### REQUIREMENT
The lines to print start at the one containing "ANCHOR_GAP / 2))" and end at the one containing "if empty is"; print them exactly, ends included, and only them.
>> Start EXTRACTED RECORDS
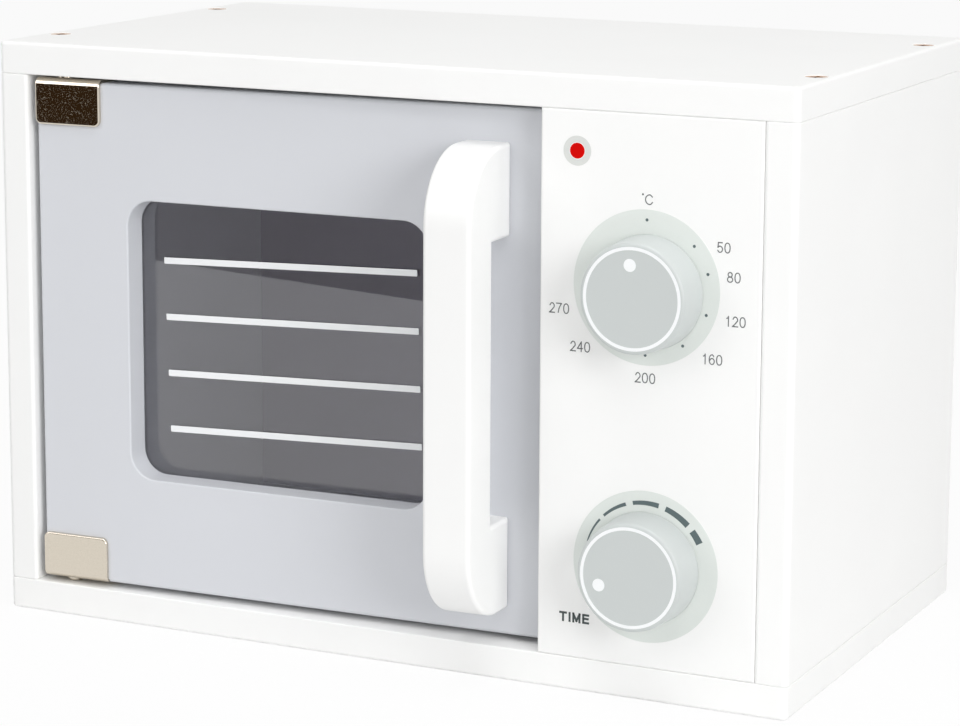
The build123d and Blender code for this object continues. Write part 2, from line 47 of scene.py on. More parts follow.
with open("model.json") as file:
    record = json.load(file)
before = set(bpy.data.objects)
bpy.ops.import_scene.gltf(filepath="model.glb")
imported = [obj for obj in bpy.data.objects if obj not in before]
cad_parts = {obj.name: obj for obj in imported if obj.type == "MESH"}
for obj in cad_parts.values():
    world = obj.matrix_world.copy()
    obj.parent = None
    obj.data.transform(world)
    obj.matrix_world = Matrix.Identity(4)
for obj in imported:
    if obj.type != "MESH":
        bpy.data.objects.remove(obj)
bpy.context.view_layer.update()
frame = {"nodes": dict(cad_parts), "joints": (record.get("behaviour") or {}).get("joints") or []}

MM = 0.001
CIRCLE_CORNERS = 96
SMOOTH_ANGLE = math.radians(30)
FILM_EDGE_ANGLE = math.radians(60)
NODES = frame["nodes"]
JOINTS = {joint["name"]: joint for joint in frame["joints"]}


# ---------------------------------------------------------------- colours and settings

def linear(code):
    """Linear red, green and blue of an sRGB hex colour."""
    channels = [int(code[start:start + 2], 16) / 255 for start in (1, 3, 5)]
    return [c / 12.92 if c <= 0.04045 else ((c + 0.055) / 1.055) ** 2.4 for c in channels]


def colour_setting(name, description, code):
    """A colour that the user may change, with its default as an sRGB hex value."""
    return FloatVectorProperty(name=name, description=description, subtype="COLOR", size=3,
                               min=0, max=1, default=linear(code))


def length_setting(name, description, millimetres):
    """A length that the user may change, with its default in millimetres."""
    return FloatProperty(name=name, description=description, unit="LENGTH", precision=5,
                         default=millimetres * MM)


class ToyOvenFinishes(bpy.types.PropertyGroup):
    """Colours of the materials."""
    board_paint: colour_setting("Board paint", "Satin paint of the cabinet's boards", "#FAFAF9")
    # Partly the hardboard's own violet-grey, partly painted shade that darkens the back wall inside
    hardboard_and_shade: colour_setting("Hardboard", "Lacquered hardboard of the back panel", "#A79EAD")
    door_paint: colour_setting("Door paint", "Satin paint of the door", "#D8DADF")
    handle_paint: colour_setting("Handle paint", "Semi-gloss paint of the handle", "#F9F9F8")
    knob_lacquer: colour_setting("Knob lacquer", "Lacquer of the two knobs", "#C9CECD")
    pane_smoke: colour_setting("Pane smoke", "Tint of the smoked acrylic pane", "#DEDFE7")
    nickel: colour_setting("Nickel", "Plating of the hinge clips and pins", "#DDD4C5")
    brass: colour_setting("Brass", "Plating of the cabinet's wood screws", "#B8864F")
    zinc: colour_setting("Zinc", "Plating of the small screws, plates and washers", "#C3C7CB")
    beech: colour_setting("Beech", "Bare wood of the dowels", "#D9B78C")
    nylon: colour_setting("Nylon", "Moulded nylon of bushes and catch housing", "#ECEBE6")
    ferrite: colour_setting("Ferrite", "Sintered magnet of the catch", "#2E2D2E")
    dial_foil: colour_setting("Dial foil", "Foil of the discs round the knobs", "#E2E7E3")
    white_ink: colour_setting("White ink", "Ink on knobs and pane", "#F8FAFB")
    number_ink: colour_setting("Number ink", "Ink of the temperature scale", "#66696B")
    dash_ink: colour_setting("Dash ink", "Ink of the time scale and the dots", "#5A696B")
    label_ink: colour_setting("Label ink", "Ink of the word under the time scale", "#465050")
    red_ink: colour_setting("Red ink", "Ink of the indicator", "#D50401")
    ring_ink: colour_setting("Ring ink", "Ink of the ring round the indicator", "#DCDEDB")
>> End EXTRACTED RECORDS
>> Start EXTRACTED RECORDS
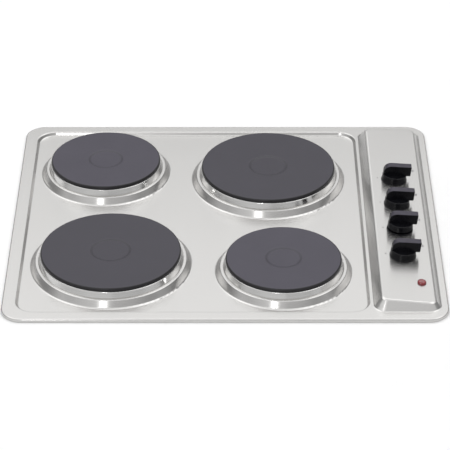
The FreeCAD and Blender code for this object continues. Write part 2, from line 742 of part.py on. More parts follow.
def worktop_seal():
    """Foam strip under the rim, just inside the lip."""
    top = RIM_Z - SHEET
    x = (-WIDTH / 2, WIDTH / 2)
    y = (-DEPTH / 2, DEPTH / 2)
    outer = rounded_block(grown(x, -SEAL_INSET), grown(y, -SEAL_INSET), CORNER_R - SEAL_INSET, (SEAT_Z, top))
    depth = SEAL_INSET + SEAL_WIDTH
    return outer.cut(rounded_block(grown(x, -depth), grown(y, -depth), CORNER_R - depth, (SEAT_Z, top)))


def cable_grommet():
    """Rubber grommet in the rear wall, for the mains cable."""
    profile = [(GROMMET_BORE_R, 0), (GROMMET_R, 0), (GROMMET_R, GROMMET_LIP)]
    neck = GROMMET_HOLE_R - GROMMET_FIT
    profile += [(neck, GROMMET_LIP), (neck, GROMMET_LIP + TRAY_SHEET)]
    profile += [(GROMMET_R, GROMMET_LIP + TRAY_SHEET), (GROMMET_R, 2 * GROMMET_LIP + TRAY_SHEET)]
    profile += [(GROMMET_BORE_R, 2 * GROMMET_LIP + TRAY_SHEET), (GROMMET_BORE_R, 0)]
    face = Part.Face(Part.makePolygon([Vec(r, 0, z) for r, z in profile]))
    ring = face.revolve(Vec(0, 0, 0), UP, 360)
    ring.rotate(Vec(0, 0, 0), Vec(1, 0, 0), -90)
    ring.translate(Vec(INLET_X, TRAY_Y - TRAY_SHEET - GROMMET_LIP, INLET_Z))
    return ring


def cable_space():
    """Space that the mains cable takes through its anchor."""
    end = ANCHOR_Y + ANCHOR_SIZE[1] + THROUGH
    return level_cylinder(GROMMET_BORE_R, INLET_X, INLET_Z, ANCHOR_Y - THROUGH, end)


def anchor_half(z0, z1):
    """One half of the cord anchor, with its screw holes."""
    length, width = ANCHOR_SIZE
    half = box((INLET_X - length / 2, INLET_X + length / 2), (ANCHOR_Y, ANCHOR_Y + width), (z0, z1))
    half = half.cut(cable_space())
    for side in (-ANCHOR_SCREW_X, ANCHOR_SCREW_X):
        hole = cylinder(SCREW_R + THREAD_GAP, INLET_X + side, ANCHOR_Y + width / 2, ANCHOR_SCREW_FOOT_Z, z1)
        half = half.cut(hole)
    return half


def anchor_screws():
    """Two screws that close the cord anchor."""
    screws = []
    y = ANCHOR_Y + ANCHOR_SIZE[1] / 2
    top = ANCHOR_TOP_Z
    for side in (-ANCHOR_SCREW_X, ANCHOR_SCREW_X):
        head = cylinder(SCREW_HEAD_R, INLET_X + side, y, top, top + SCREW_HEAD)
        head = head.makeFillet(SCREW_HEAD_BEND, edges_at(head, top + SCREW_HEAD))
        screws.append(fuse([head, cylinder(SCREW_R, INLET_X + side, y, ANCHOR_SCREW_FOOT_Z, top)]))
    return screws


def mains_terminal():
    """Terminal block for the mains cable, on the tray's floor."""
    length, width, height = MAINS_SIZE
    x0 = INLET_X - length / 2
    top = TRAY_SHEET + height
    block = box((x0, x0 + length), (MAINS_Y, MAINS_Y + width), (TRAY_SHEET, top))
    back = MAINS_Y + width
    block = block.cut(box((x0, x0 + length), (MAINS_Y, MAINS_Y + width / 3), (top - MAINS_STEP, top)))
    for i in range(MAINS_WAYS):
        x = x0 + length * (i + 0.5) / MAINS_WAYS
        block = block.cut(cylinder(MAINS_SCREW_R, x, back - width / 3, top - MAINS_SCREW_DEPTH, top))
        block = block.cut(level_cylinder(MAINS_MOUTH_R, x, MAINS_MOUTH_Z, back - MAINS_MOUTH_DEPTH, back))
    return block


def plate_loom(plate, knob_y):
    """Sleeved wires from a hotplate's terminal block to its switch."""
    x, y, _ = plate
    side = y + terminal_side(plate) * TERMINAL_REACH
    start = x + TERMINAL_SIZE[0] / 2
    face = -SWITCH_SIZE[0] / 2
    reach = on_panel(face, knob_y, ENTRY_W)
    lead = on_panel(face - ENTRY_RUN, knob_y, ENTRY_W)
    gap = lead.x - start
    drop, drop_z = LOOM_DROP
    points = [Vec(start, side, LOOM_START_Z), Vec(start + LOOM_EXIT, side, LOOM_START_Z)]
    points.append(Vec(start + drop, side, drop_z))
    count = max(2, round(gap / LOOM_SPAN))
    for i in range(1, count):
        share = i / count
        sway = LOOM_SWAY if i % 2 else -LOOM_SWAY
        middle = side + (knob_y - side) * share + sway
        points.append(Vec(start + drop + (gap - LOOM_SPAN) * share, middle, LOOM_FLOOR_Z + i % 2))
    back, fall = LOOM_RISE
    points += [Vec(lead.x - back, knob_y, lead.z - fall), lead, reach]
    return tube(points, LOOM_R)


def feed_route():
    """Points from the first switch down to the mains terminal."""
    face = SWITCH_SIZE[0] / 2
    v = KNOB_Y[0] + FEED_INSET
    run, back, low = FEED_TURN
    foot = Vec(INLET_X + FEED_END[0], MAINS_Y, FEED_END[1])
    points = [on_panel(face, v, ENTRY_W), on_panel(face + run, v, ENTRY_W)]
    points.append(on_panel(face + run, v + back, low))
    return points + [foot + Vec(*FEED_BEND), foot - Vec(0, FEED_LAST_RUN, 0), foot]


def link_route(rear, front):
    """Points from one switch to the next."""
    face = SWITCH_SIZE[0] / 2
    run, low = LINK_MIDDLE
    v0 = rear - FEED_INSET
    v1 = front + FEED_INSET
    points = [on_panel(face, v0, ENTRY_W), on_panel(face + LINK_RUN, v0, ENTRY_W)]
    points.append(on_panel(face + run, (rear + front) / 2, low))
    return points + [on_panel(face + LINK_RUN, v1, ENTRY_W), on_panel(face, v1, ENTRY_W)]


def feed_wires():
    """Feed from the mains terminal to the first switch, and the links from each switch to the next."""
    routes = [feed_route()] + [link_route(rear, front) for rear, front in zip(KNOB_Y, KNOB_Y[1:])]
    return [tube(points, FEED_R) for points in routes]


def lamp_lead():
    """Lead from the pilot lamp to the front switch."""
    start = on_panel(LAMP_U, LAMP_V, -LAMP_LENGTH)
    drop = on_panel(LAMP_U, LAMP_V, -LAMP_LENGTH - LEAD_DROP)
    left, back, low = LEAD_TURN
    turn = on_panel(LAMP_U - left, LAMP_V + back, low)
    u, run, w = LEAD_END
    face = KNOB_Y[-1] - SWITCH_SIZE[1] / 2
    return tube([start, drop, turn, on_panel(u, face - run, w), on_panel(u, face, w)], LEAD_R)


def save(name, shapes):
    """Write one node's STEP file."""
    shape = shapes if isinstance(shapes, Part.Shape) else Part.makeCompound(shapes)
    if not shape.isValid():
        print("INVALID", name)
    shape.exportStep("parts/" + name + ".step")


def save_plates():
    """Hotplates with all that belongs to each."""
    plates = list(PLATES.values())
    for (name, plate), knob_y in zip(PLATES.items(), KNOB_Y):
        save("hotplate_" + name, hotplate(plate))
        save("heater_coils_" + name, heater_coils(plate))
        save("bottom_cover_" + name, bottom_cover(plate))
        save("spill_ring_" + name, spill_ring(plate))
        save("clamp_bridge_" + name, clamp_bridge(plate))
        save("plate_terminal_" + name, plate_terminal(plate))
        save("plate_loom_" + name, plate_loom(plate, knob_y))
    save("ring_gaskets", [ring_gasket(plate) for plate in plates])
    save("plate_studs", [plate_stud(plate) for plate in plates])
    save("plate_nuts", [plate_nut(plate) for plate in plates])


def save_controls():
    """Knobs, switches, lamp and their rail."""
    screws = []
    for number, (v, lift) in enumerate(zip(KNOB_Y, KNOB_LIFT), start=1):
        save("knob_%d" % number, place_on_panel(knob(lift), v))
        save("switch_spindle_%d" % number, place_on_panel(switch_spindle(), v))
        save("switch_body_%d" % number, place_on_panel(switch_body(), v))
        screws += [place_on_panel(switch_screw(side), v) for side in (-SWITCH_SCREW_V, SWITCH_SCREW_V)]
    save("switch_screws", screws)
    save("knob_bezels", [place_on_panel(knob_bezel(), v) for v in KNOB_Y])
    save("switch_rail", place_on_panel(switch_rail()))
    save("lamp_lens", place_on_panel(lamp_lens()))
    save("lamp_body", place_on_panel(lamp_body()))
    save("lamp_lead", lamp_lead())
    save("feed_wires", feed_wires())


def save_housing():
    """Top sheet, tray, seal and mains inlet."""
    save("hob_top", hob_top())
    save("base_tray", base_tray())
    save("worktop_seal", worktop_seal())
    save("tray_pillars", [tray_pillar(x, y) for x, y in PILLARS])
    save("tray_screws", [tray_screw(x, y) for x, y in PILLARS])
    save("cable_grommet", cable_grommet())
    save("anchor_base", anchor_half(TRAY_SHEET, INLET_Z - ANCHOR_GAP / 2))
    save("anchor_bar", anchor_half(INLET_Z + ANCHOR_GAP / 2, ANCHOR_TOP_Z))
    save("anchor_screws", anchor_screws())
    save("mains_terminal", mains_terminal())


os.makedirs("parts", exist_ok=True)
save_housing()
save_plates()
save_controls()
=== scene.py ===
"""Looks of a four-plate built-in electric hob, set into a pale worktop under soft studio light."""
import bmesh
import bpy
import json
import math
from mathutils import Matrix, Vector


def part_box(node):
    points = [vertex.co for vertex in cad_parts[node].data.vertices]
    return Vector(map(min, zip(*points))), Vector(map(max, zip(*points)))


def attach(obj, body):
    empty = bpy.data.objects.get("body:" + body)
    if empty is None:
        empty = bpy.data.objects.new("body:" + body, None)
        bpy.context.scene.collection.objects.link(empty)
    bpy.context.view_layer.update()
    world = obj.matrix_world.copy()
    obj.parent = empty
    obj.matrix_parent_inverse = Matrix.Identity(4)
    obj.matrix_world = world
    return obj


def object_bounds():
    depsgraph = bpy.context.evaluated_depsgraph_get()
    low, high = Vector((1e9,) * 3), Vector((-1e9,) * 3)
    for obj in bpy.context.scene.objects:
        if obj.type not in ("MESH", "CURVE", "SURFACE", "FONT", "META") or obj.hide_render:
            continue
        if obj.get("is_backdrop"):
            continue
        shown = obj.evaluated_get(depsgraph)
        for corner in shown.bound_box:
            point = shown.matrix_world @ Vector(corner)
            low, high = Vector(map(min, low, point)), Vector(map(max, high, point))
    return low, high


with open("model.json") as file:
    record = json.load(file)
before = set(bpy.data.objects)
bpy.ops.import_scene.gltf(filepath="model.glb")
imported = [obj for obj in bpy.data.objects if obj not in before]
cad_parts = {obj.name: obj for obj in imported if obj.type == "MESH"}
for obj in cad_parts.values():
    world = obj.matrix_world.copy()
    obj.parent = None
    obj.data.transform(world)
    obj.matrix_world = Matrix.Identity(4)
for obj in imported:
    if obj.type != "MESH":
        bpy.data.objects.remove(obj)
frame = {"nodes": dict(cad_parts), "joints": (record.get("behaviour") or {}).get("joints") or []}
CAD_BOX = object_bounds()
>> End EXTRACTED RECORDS
>> Start EXTRACTED RECORDS
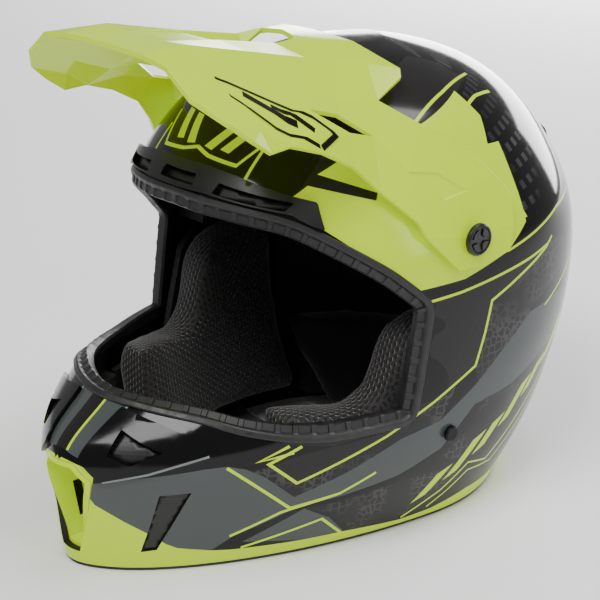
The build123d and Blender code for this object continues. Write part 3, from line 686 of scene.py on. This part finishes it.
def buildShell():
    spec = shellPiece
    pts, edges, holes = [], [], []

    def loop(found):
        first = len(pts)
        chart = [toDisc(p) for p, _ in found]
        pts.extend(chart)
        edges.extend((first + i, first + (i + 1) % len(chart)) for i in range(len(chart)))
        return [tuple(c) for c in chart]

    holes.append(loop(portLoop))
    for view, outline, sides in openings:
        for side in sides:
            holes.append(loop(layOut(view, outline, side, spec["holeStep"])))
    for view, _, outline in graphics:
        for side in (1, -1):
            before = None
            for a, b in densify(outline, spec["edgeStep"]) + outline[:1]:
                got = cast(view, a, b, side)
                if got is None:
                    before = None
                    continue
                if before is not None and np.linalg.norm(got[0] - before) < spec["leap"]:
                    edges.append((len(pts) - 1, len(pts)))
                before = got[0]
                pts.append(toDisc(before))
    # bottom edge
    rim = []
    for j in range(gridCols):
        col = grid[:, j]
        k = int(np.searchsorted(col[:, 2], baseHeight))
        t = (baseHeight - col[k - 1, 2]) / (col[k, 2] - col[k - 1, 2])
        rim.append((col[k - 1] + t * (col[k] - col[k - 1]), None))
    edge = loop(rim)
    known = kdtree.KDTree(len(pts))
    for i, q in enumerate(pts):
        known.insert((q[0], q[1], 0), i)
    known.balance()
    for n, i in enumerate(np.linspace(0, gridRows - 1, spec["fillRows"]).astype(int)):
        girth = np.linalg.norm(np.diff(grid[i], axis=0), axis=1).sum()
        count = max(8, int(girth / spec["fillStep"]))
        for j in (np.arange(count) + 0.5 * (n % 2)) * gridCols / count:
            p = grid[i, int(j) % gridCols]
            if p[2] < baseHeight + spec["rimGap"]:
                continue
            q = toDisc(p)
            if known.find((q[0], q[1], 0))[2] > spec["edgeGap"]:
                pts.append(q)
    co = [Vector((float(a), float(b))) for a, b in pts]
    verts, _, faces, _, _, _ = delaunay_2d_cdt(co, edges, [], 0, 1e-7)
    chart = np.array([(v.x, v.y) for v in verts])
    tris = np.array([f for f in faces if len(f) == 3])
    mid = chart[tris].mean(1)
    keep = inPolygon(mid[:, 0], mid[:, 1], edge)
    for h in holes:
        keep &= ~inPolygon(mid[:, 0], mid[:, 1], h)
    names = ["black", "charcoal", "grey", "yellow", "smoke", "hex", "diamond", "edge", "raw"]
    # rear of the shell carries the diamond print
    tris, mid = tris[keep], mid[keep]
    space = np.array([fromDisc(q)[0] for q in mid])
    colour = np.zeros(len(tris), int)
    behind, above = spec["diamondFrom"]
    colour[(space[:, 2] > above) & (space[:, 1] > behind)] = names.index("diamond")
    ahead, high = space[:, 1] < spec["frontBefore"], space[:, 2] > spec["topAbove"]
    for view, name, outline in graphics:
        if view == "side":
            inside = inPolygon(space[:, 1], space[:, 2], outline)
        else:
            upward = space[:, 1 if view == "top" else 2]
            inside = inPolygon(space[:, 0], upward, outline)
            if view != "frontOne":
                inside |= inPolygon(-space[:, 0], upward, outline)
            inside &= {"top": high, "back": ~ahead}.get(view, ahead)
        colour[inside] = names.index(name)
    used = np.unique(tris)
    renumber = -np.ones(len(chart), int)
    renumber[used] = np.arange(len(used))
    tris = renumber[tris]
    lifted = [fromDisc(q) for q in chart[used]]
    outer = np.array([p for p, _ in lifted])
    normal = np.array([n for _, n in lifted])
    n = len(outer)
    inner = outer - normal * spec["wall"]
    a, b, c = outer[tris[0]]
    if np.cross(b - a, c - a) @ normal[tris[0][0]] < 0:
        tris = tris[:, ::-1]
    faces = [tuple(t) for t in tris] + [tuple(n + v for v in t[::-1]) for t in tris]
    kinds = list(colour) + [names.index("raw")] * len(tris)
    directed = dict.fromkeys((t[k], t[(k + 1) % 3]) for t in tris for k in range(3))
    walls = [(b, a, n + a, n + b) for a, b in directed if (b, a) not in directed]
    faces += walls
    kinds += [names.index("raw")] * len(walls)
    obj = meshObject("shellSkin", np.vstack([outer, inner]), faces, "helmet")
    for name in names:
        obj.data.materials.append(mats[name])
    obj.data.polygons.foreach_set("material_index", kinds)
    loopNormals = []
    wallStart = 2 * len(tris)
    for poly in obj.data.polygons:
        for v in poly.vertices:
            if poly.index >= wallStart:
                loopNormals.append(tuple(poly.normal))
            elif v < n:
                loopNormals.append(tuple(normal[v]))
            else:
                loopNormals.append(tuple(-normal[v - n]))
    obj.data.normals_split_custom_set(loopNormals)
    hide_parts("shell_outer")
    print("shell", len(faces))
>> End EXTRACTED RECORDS
### COMPLETE OUTPUT
    save("anchor_base", anchor_half(TRAY_SHEET, INLET_Z - ANCHOR_GAP / 2))
    save("anchor_bar", anchor_half(INLET_Z + ANCHOR_GAP / 2, ANCHOR_TOP_Z))
    save("anchor_screws", anchor_screws())
    save("mains_terminal", mains_terminal())


os.makedirs("parts", exist_ok=True)
save_housing()
save_plates()
save_controls()
=== scene.py ===
"""Looks of a four-plate built-in electric hob, set into a pale worktop under soft studio light."""
import bmesh
import bpy
import json
import math
from mathutils import Matrix, Vector


def part_box(node):
    points = [vertex.co for vertex in cad_parts[node].data.vertices]
    return Vector(map(min, zip(*points))), Vector(map(max, zip(*points)))


def attach(obj, body):
    empty = bpy.data.objects.get("body:" + body)
    if empty is None:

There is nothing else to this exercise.